WHERE: Mac-Haydn Theatre, 1925 Route 203, Chatham

WHEN: Opens 2 p.m. today and runs through Aug. 31; performance times vary

HOW MUCH: $30-$28; children under 12, $12

MORE INFO: 392-9292, www.machaydntheatre.org

“As a kid I had always been thinking of a pop career; Barry Manilow and John Denver were my favorites, but I ended up going for Broadway, and I feel very fortunate. I’ve been lucky.”

Dvorsky’s Broadway successes include “Anything Goes” (with Chita Rivera), “Passion,” “Gentlemen Prefer Blondes,” “Marilyn” and “The Best Little Whorehouse in Texas.”

He had concentrated on sports as a young boy but when he broke his arm playing football in ninth grade, he stumbled upon a bit safer alternative.

“I needed something to do to fill my time, so I went to choir practice and found out I could sing,” said Dvorsky, who grew up in Irwin, Pa., just southwest of Pittsburgh.
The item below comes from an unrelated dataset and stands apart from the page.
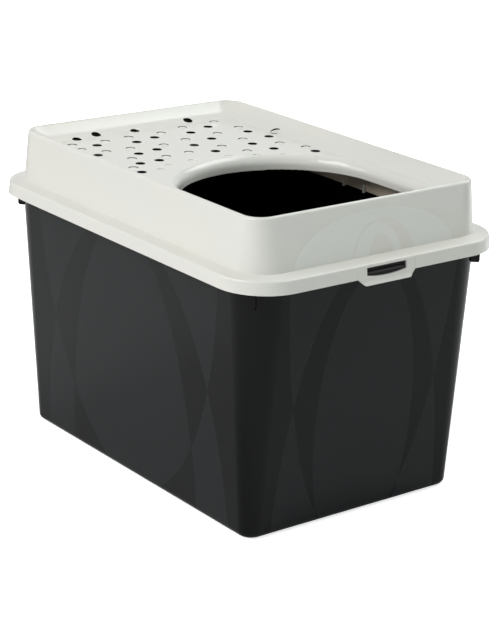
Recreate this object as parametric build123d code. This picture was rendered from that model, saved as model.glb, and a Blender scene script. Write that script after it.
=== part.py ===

“That kind of led to everything else. Then I had to learn how to act and dance, so I went to Carnegie Mellon for musical theater.”

Included among his personal highlights are starring in “Cinderella” with Crista Moore for the New York City Opera and his work in “The Best Little Whorehouse in Texas,” both on Broadway and with the national tour.

His most memorable stage moment, however, came in a 1980 Sacramento production of “Paint Your Wagon” with Gordon MacRae.

“My father used to bring home soundtracks from Rodgers and Hammerstein musicals, and I would listen to ‘Oklahoma!’ and ‘Carousel’ with Gordon MacRae,” Dvorsky remembered.

“I told you how I liked Denver and Manilow, but MacRae was my idol, and there I am, 20 or 21, sitting on the stage with him, just a few feet away, and he’s singing ‘Maria.’ It was like I was in a dream. It was heaven.”

In “The Full Monty,” Dvorsky plays Harold Nichols and Monica Wemitt, a Mac-Haydn regular and Broadway veteran, plays his wife, Vicki. The story is set in Buffalo and centers on six unemployed steelworkers who decide to present a strip act at a local club.

“It’s one of the most fun shows I’ve ever done,” said Dvorsky, who is single. “The audience goes along for the ride, and by the end of the night they’re really pulling so hard for these guys. I’ve done the show before and it’s like a rock concert every night. It’s a gritty, realistic show about real people.”

The story, based on the 1997 British film by the same name, calls for the six male characters to actually strip, completely, near the end of the show. Mac-Haydn is a theater-in-the-round venue, but Dvorsky said that won’t stop him and his five companions.

“That’s the plan,” he said, laughing. “The lights kind of blind the audience but we may have to change a few things. In the theater-in-the-round you have to be very careful.”